Harris' work focuses on giant elliptical galaxies and globular star clusters - tightly bound, spherical collections of stars - and allows us to gain a better understanding not only of Earth's formation, but of the development of the universe itself.
"It's very much like doing archaeology in the sky," says Harris. "But instead of studying the layers of development of, say, an ancient society, we study the layers of development of the universe."
Harris says that his work, which is very much curiosity-driven, offers no shortage of questions for astronomers to answer: are there other types of star clusters? Where are they? How many are there?
Throughout his career, however, Harris has worked to answer as many of these questions as he can, recently earning a nod from the Canadian Astronomical Society (CASCA), which is honouring him with its prestigious Beals Award in recognition of his outstanding research achievements.

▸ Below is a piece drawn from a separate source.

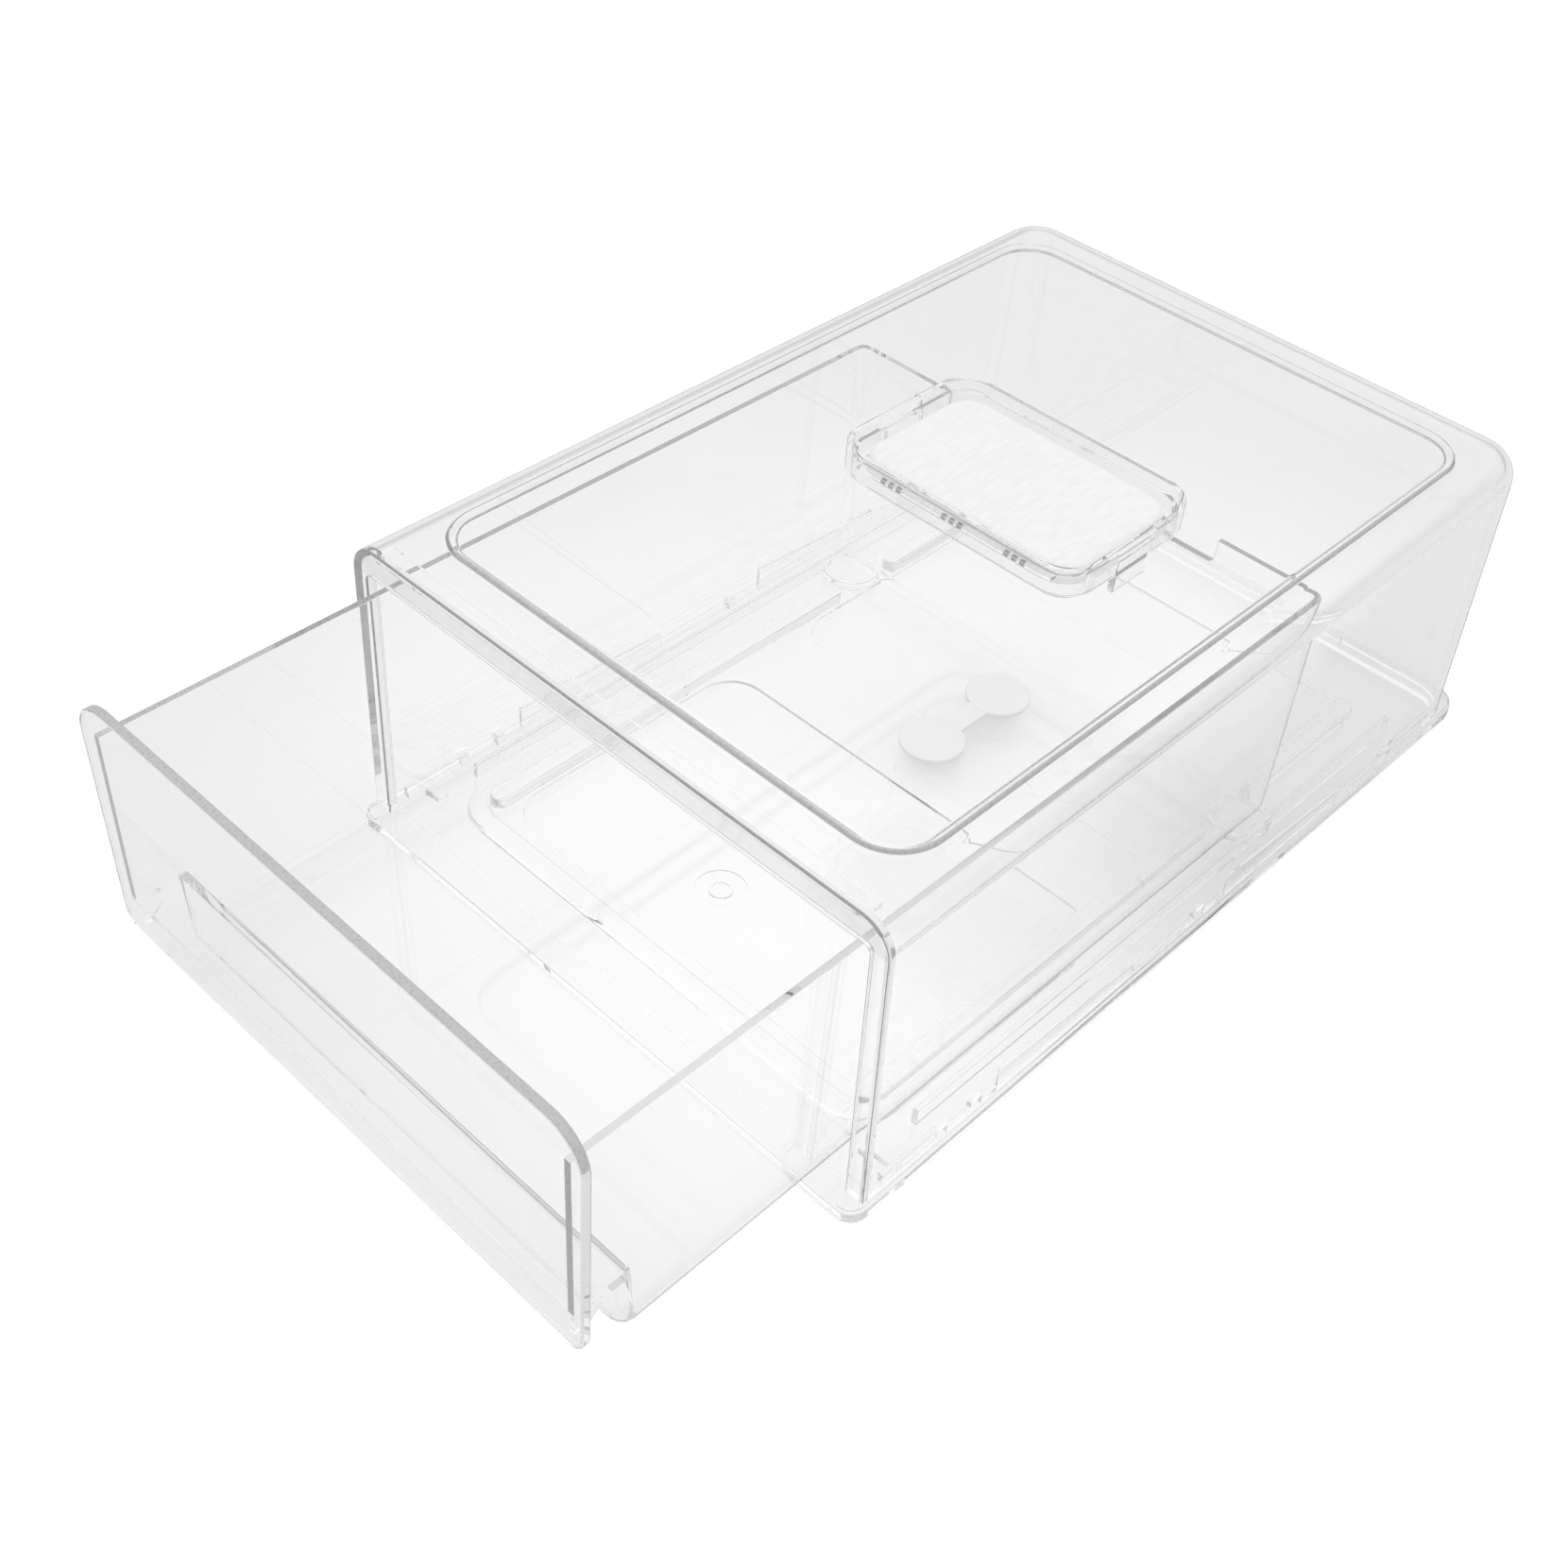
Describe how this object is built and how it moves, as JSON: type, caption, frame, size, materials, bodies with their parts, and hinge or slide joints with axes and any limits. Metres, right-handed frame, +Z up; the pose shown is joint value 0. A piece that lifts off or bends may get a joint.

"Dr. Harris is being recognized for the significant impact his research has had in many areas of astrophysics ranging from our understanding of globular clusters and globular cluster systems to galaxy formation and evolution and observational cosmology," CASCA's Board announced in a release to society members.
The Beals Award is the third recognition of Harris' expertise in the field in the last five years. Previously, he was awarded a Killam Research Fellowship and was elected to the Royal Society of Canada.
"Whether you're looking to the sky or otherwise, there is only one sure way to discover something," says Harris. "Look for anything."